Entries with parts and joints

......

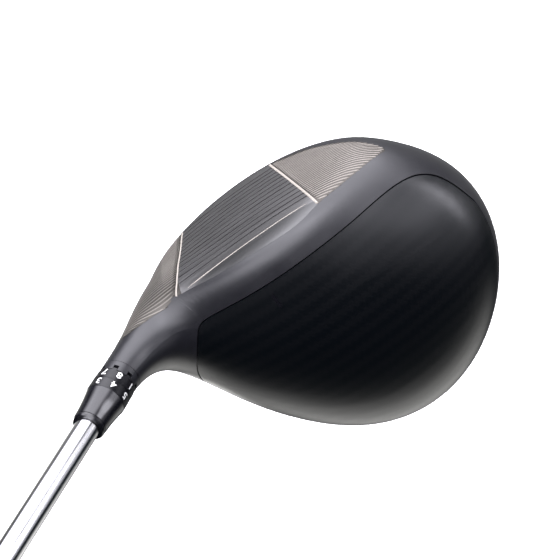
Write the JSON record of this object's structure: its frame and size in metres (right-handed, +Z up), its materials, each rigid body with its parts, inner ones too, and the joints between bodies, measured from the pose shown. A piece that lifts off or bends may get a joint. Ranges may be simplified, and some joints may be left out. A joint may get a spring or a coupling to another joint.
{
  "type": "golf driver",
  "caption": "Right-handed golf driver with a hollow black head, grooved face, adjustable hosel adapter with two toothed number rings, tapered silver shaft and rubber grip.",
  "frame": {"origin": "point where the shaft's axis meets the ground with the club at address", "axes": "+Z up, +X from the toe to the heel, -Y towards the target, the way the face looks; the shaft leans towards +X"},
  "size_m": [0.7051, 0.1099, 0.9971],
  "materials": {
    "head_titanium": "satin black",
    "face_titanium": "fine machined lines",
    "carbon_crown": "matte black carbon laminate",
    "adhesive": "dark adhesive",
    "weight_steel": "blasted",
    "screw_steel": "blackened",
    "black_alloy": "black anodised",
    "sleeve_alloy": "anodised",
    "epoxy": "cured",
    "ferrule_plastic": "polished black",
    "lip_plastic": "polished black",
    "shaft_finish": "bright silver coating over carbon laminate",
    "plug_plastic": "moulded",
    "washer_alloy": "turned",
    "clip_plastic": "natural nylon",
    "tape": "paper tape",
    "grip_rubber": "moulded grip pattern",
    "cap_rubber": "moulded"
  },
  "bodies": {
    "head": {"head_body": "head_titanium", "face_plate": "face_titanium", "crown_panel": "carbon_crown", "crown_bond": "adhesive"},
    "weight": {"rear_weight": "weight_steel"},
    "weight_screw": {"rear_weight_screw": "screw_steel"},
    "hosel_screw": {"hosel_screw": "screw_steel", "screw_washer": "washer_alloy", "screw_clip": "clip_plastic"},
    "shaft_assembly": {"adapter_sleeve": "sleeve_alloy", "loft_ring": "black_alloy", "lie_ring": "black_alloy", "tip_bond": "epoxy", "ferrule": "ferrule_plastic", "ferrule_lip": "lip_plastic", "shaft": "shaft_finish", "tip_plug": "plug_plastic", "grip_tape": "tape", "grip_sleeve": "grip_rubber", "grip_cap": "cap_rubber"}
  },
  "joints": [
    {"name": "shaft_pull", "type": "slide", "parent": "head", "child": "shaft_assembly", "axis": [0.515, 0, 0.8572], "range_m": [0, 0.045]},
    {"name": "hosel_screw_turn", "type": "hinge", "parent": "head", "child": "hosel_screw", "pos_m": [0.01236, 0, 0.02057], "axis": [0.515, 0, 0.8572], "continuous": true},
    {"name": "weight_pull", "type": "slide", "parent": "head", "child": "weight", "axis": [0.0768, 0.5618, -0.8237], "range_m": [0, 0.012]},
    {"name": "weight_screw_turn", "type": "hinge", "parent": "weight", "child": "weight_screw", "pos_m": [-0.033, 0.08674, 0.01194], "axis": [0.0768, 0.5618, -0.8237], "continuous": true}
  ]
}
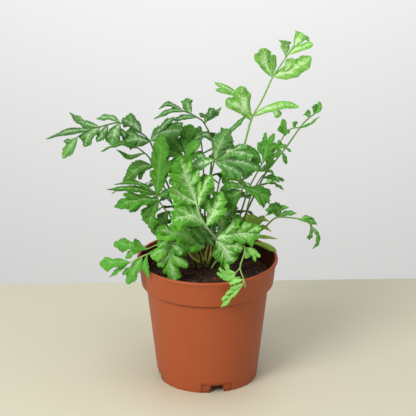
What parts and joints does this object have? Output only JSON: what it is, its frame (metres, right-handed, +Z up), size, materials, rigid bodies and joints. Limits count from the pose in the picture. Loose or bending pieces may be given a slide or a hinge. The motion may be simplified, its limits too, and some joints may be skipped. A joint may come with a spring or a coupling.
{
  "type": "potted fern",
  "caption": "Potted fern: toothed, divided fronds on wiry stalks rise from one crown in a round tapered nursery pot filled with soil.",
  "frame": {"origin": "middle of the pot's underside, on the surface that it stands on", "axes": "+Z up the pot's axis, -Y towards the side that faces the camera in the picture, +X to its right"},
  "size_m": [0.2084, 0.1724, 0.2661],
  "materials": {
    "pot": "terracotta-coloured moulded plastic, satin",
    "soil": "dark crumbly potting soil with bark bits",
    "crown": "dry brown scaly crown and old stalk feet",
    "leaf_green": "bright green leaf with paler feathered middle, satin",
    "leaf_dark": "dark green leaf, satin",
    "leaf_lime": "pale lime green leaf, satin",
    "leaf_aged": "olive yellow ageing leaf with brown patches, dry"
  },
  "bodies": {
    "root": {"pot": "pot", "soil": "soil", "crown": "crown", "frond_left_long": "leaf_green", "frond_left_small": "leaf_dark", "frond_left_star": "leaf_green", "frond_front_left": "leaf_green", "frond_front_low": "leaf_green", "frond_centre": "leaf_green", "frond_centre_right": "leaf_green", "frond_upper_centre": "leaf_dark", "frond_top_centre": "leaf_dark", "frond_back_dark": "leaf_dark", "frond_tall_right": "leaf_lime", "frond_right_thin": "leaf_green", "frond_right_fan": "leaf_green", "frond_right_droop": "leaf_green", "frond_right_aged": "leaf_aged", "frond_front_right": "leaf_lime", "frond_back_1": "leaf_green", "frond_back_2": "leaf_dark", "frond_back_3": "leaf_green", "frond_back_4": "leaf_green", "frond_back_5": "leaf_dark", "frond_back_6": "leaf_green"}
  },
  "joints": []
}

......

### TASK TO COMPLETE
Return all of the entries exactly as they were supplied.

### SOLUTION TO THIS EXERCISE
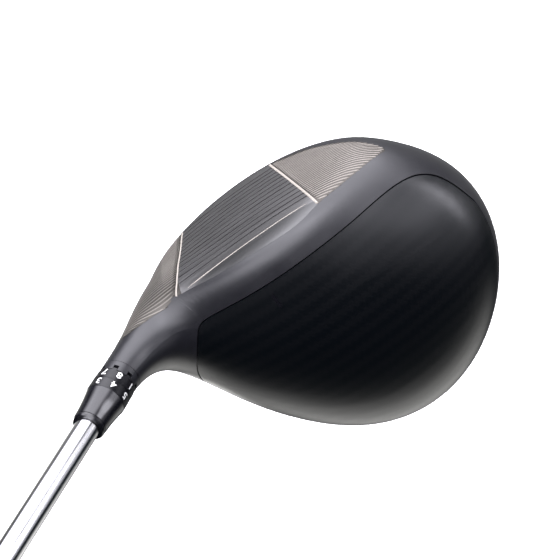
Write the JSON record of this object's structure: its frame and size in metres (right-handed, +Z up), its materials, each rigid body with its parts, inner ones too, and the joints between bodies, measured from the pose shown. A piece that lifts off or bends may get a joint. Ranges may be simplified, and some joints may be left out. A joint may get a spring or a coupling to another joint.
{
  "type": "golf driver",
  "caption": "Right-handed golf driver with a hollow black head, grooved face, adjustable hosel adapter with two toothed number rings, tapered silver shaft and rubber grip.",
  "frame": {"origin": "point where the shaft's axis meets the ground with the club at address", "axes": "+Z up, +X from the toe to the heel, -Y towards the target, the way the face looks; the shaft leans towards +X"},
  "size_m": [0.7051, 0.1099, 0.9971],
  "materials": {
    "head_titanium": "satin black",
    "face_titanium": "fine machined lines",
    "carbon_crown": "matte black carbon laminate",
    "adhesive": "dark adhesive",
    "weight_steel": "blasted",
    "screw_steel": "blackened",
    "black_alloy": "black anodised",
    "sleeve_alloy": "anodised",
    "epoxy": "cured",
    "ferrule_plastic": "polished black",
    "lip_plastic": "polished black",
    "shaft_finish": "bright silver coating over carbon laminate",
    "plug_plastic": "moulded",
    "washer_alloy": "turned",
    "clip_plastic": "natural nylon",
    "tape": "paper tape",
    "grip_rubber": "moulded grip pattern",
    "cap_rubber": "moulded"
  },
  "bodies": {
    "head": {"head_body": "head_titanium", "face_plate": "face_titanium", "crown_panel": "carbon_crown", "crown_bond": "adhesive"},
    "weight": {"rear_weight": "weight_steel"},
    "weight_screw": {"rear_weight_screw": "screw_steel"},
    "hosel_screw": {"hosel_screw": "screw_steel", "screw_washer": "washer_alloy", "screw_clip": "clip_plastic"},
    "shaft_assembly": {"adapter_sleeve": "sleeve_alloy", "loft_ring": "black_alloy", "lie_ring": "black_alloy", "tip_bond": "epoxy", "ferrule": "ferrule_plastic", "ferrule_lip": "lip_plastic", "shaft": "shaft_finish", "tip_plug": "plug_plastic", "grip_tape": "tape", "grip_sleeve": "grip_rubber", "grip_cap": "cap_rubber"}
  },
  "joints": [
    {"name": "shaft_pull", "type": "slide", "parent": "head", "child": "shaft_assembly", "axis": [0.515, 0, 0.8572], "range_m": [0, 0.045]},
    {"name": "hosel_screw_turn", "type": "hinge", "parent": "head", "child": "hosel_screw", "pos_m": [0.01236, 0, 0.02057], "axis": [0.515, 0, 0.8572], "continuous": true},
    {"name": "weight_pull", "type": "slide", "parent": "head", "child": "weight", "axis": [0.0768, 0.5618, -0.8237], "range_m": [0, 0.012]},
    {"name": "weight_screw_turn", "type": "hinge", "parent": "weight", "child": "weight_screw", "pos_m": [-0.033, 0.08674, 0.01194], "axis": [0.0768, 0.5618, -0.8237], "continuous": true}
  ]
}
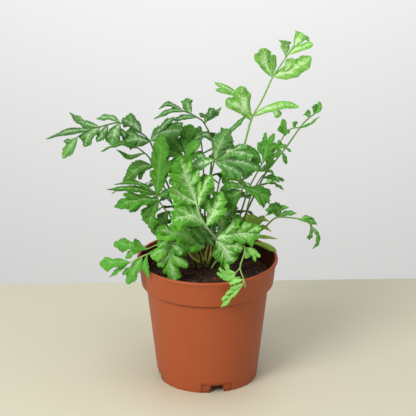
What parts and joints does this object have? Output only JSON: what it is, its frame (metres, right-handed, +Z up), size, materials, rigid bodies and joints. Limits count from the pose in the picture. Loose or bending pieces may be given a slide or a hinge. The motion may be simplified, its limits too, and some joints may be skipped. A joint may come with a spring or a coupling.
{
  "type": "potted fern",
  "caption": "Potted fern: toothed, divided fronds on wiry stalks rise from one crown in a round tapered nursery pot filled with soil.",
  "frame": {"origin": "middle of the pot's underside, on the surface that it stands on", "axes": "+Z up the pot's axis, -Y towards the side that faces the camera in the picture, +X to its right"},
  "size_m": [0.2084, 0.1724, 0.2661],
  "materials": {
    "pot": "terracotta-coloured moulded plastic, satin",
    "soil": "dark crumbly potting soil with bark bits",
    "crown": "dry brown scaly crown and old stalk feet",
    "leaf_green": "bright green leaf with paler feathered middle, satin",
    "leaf_dark": "dark green leaf, satin",
    "leaf_lime": "pale lime green leaf, satin",
    "leaf_aged": "olive yellow ageing leaf with brown patches, dry"
  },
  "bodies": {
    "root": {"pot": "pot", "soil": "soil", "crown": "crown", "frond_left_long": "leaf_green", "frond_left_small": "leaf_dark", "frond_left_star": "leaf_green", "frond_front_left": "leaf_green", "frond_front_low": "leaf_green", "frond_centre": "leaf_green", "frond_centre_right": "leaf_green", "frond_upper_centre": "leaf_dark", "frond_top_centre": "leaf_dark", "frond_back_dark": "leaf_dark", "frond_tall_right": "leaf_lime", "frond_right_thin": "leaf_green", "frond_right_fan": "leaf_green", "frond_right_droop": "leaf_green", "frond_right_aged": "leaf_aged", "frond_front_right": "leaf_lime", "frond_back_1": "leaf_green", "frond_back_2": "leaf_dark", "frond_back_3": "leaf_green", "frond_back_4": "leaf_green", "frond_back_5": "leaf_dark", "frond_back_6": "leaf_green"}
  },
  "joints": []
}